> The task
Output solely the number of lines containing the string "frame".

▬▬▬

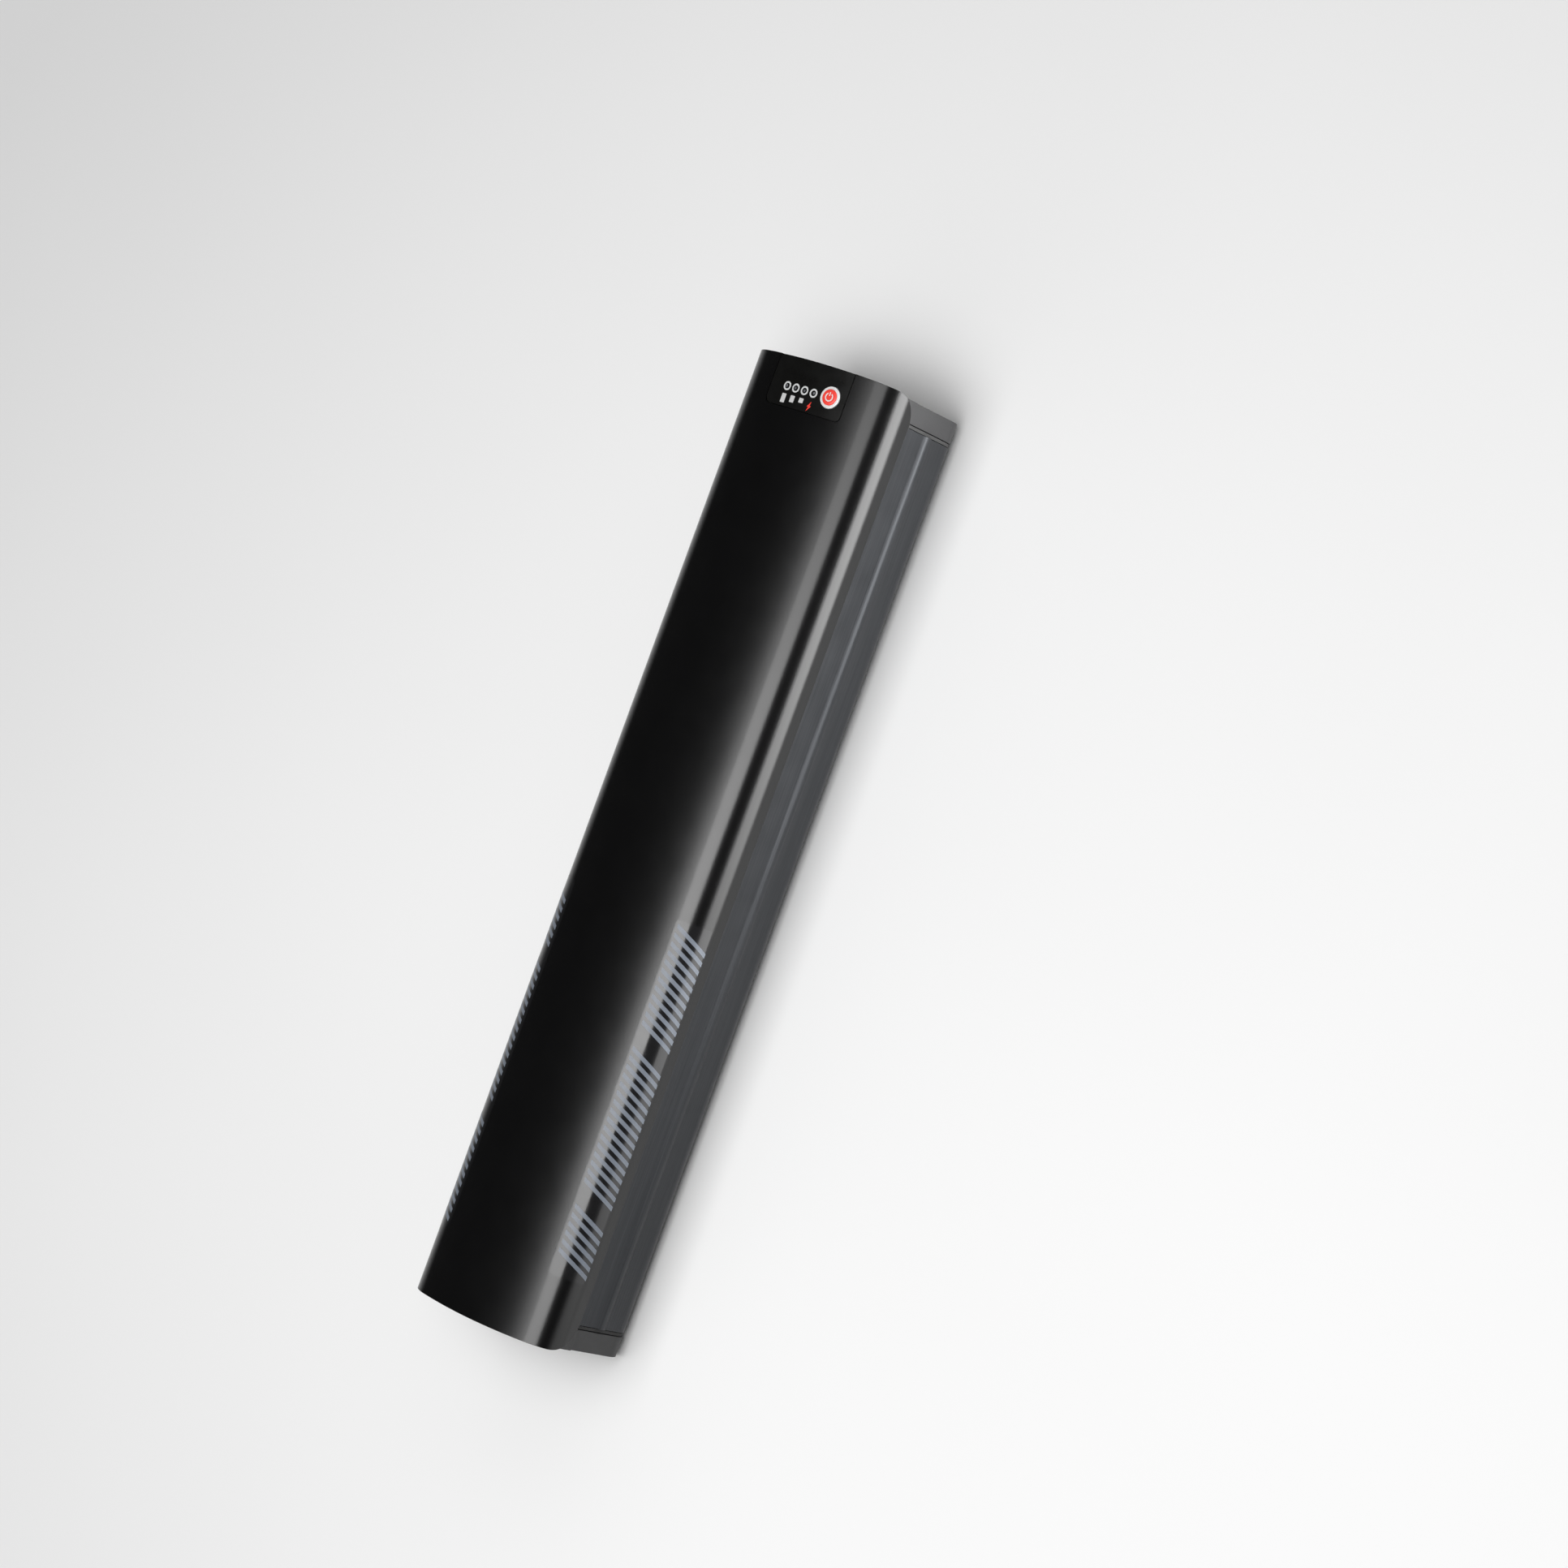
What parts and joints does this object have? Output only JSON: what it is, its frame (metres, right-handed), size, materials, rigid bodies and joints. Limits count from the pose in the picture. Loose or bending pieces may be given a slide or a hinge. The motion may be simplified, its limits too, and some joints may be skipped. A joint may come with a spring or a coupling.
{
  "type": "e-bike down-tube battery pack",
  "caption": "Slim battery pack for an electric bicycle's down tube, with a crowned black cover, charge indicator, power button and keyed plug end.",
  "frame": {"origin": "bottom centre of the pack, under the middle of the case's floor", "axes": "+X along the down tube towards the indicator end, +Z out through the crowned cover, +Y to the bicycle's left"},
  "size_m": [0.392, 0.074, 0.0625],
  "materials": {
    "cover_black": "satin black paint with a fine orange peel",
    "case_grey": "dark grey anodised extrusion",
    "cap_black": "fine spark-eroded texture",
    "seal_rubber": "matt moulded rubber",
    "panel_charcoal": "grainy charcoal film",
    "button_red": "raised red disc in a white ring",
    "switch_grey": "plain moulded",
    "board_green": "solder-resist green",
    "lamp_clear": "clear moulded, lamps off",
    "socket_black": "glass-filled moulding",
    "contact_brass": "gold-flashed",
    "strike_steel": "stamped, zinc plated",
    "screw_steel": "black oxide",
    "cell_sleeve": "shrink sleeve",
    "cradle_white": "natural moulded"
  },
  "bodies": {
    "pack": {"top_cover": "cover_black", "lower_case": "case_grey", "lower_end_cap": "cap_black", "upper_end_cap": "cap_black", "lower_gasket": "seal_rubber", "upper_gasket": "seal_rubber", "indicator_panel": "panel_charcoal", "indicator_board": "board_green", "light_guide": "lamp_clear", "discharge_socket": "socket_black", "power_contact_positive": "contact_brass", "power_contact_negative": "contact_brass", "signal_contact": "contact_brass", "charge_socket": "socket_black", "lock_strike": "strike_steel", "protection_board": "board_green", "lower_cradle": "cradle_white", "middle_cradle": "cradle_white", "upper_cradle": "cradle_white", "lower_cap_screw_1": "screw_steel", "lower_cap_screw_2": "screw_steel", "lower_cap_screw_3": "screw_steel", "lower_cap_screw_4": "screw_steel", "upper_cap_screw_1": "screw_steel", "upper_cap_screw_2": "screw_steel", "upper_cap_screw_3": "screw_steel", "upper_cap_screw_4": "screw_steel", "cell_01": "cell_sleeve", "cell_02": "cell_sleeve", "cell_03": "cell_sleeve", "cell_04": "cell_sleeve", "cell_05": "cell_sleeve", "cell_06": "cell_sleeve", "cell_07": "cell_sleeve", "cell_08": "cell_sleeve", "cell_09": "cell_sleeve", "cell_10": "cell_sleeve", "cell_11": "cell_sleeve", "cell_12": "cell_sleeve", "cell_13": "cell_sleeve", "cell_14": "cell_sleeve", "cell_15": "cell_sleeve", "cell_16": "cell_sleeve", "cell_17": "cell_sleeve", "cell_18": "cell_sleeve", "cell_19": "cell_sleeve", "cell_20": "cell_sleeve", "cell_21": "cell_sleeve", "cell_22": "cell_sleeve", "cell_23": "cell_sleeve", "cell_24": "cell_sleeve", "cell_25": "cell_sleeve", "cell_26": "cell_sleeve", "cell_27": "cell_sleeve", "cell_28": "cell_sleeve", "cell_29": "cell_sleeve", "cell_30": "cell_sleeve"},
    "button": {"power_button": "button_red"},
    "plunger": {"switch_plunger": "switch_grey"},
    "flap": {"charge_flap": "seal_rubber"}
  },
  "joints": [
    {"name": "button_press", "type": "slide", "parent": "pack", "child": "button", "axis": [0, 0.0933, -0.9956], "range_m": [0, 0.0006], "stiffness_N_per_m": 400},
    {"name": "plunger_press", "type": "slide", "parent": "pack", "child": "plunger", "axis": [0, 0.0933, -0.9956], "range_m": [0, 0.0006], "stiffness_N_per_m": 200},
    {"name": "flap_swing", "type": "hinge", "parent": "pack", "child": "flap", "pos_m": [0.193, 0.012, 0.0344], "axis": [0, -1, 0], "range_deg": [0, 100]}
  ],
  "couplings": [
    {"joint": "plunger_press", "follows": "button_press", "ratio": 1}
  ]
}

▬▬▬

> The completed task
2